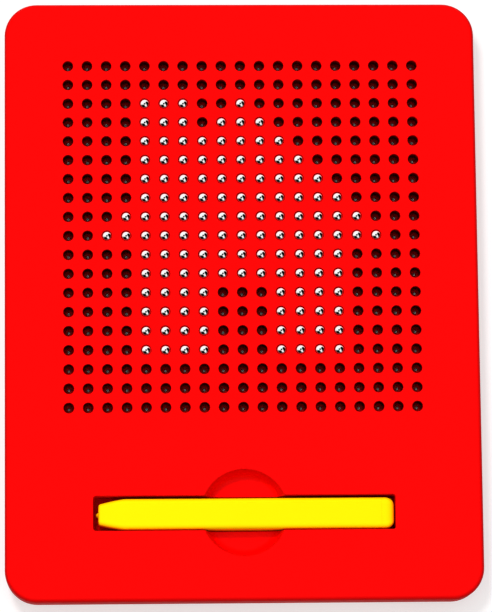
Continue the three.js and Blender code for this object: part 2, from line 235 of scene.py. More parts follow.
class Tree:
    """The shader nodes of a material or of the world."""

    def __init__(self, owner):
        owner.use_nodes = True
        self.nodes = owner.node_tree.nodes
        self.links = owner.node_tree.links
        self.nodes.clear()

    def node(self, kind, settings=None, sockets=None, output=0):
        """Adds a node, sets it up, then gives each of its sockets a value or a link."""
        made = self.nodes.new(kind)
        for setting, value in (settings or {}).items():
            setattr(made, setting, value)
        for socket, value in (sockets or {}).items():
            if isinstance(value, Socket):
                self.links.new(value.output, made.inputs[socket])
            else:
                made.inputs[socket].default_value = value
        return Socket(self, made.outputs[output]) if made.outputs else None

    def math(self, operation, *values):
        """A Math node, whose inputs are values or sockets."""
        return self.node("ShaderNodeMath", {"operation": operation}, dict(enumerate(values)))

    def place(self):
        """The place on the piece, in metres."""
        return self.node("ShaderNodeTexCoord", output="Object")

    def noise(self, place, scale, detail):
        """Noise from 0 to 1 with features about one over the scale in size, in metres. The detail
        is how many times finer noise is laid over it."""
        sockets = {"Vector": place, "Scale": scale, "Detail": detail}
        return self.node("ShaderNodeTexNoise", sockets=sockets)

    def smooth_step(self, value, start, end, low=0, high=1):
        """Goes smoothly from low to high as the value goes from start to end."""
        sockets = {"Value": value, "From Min": start, "From Max": end, "To Min": low, "To Max": high}
        return self.node("ShaderNodeMapRange", {"interpolation_type": "SMOOTHSTEP"}, sockets)

    def bump(self, height, strength, distance):
        """A normal bent by a height, which is a share of the distance in millimetres."""
        sockets = {"Strength": strength, "Distance": distance * mm, "Height": height}
        return self.node("ShaderNodeBump", sockets=sockets)

    def blend(self, share, first, second):
        """A colour that goes from the first to the second as the share goes from 0 to 1. A Mix
        node has several inputs named A and B, so its colours are given by their index."""
        first, second = [end if isinstance(end, Socket) else (*end, 1) for end in (first, second)]
        sockets = {"Factor": share, 6: first, 7: second}
        return self.node("ShaderNodeMix", {"data_type": "RGBA"}, sockets, output=2)

    def surface(self, sockets):
        """Ends a material in a Principled shader with these sockets."""
        shader = self.node("ShaderNodeBsdfPrincipled", sockets=sockets)
        self.node("ShaderNodeOutputMaterial", sockets={"Surface": shader})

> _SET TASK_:
Recopy all the lines exactly as they appear.

> _THE COMPLETED TASK_:
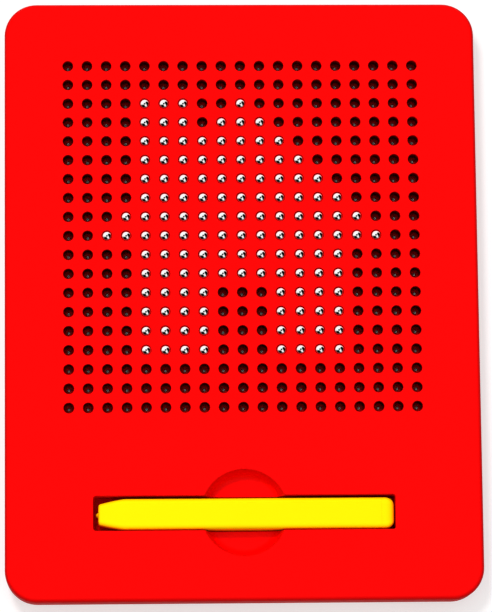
Continue the three.js and Blender code for this object: part 2, from line 235 of scene.py. More parts follow.
class Tree:
    """The shader nodes of a material or of the world."""

    def __init__(self, owner):
        owner.use_nodes = True
        self.nodes = owner.node_tree.nodes
        self.links = owner.node_tree.links
        self.nodes.clear()

    def node(self, kind, settings=None, sockets=None, output=0):
        """Adds a node, sets it up, then gives each of its sockets a value or a link."""
        made = self.nodes.new(kind)
        for setting, value in (settings or {}).items():
            setattr(made, setting, value)
        for socket, value in (sockets or {}).items():
            if isinstance(value, Socket):
                self.links.new(value.output, made.inputs[socket])
            else:
                made.inputs[socket].default_value = value
        return Socket(self, made.outputs[output]) if made.outputs else None

    def math(self, operation, *values):
        """A Math node, whose inputs are values or sockets."""
        return self.node("ShaderNodeMath", {"operation": operation}, dict(enumerate(values)))

    def place(self):
        """The place on the piece, in metres."""
        return self.node("ShaderNodeTexCoord", output="Object")

    def noise(self, place, scale, detail):
        """Noise from 0 to 1 with features about one over the scale in size, in metres. The detail
        is how many times finer noise is laid over it."""
        sockets = {"Vector": place, "Scale": scale, "Detail": detail}
        return self.node("ShaderNodeTexNoise", sockets=sockets)

    def smooth_step(self, value, start, end, low=0, high=1):
        """Goes smoothly from low to high as the value goes from start to end."""
        sockets = {"Value": value, "From Min": start, "From Max": end, "To Min": low, "To Max": high}
        return self.node("ShaderNodeMapRange", {"interpolation_type": "SMOOTHSTEP"}, sockets)

    def bump(self, height, strength, distance):
        """A normal bent by a height, which is a share of the distance in millimetres."""
        sockets = {"Strength": strength, "Distance": distance * mm, "Height": height}
        return self.node("ShaderNodeBump", sockets=sockets)

    def blend(self, share, first, second):
        """A colour that goes from the first to the second as the share goes from 0 to 1. A Mix
        node has several inputs named A and B, so its colours are given by their index."""
        first, second = [end if isinstance(end, Socket) else (*end, 1) for end in (first, second)]
        sockets = {"Factor": share, 6: first, 7: second}
        return self.node("ShaderNodeMix", {"data_type": "RGBA"}, sockets, output=2)

    def surface(self, sockets):
        """Ends a material in a Principled shader with these sockets."""
        shader = self.node("ShaderNodeBsdfPrincipled", sockets=sockets)
        self.node("ShaderNodeOutputMaterial", sockets={"Surface": shader})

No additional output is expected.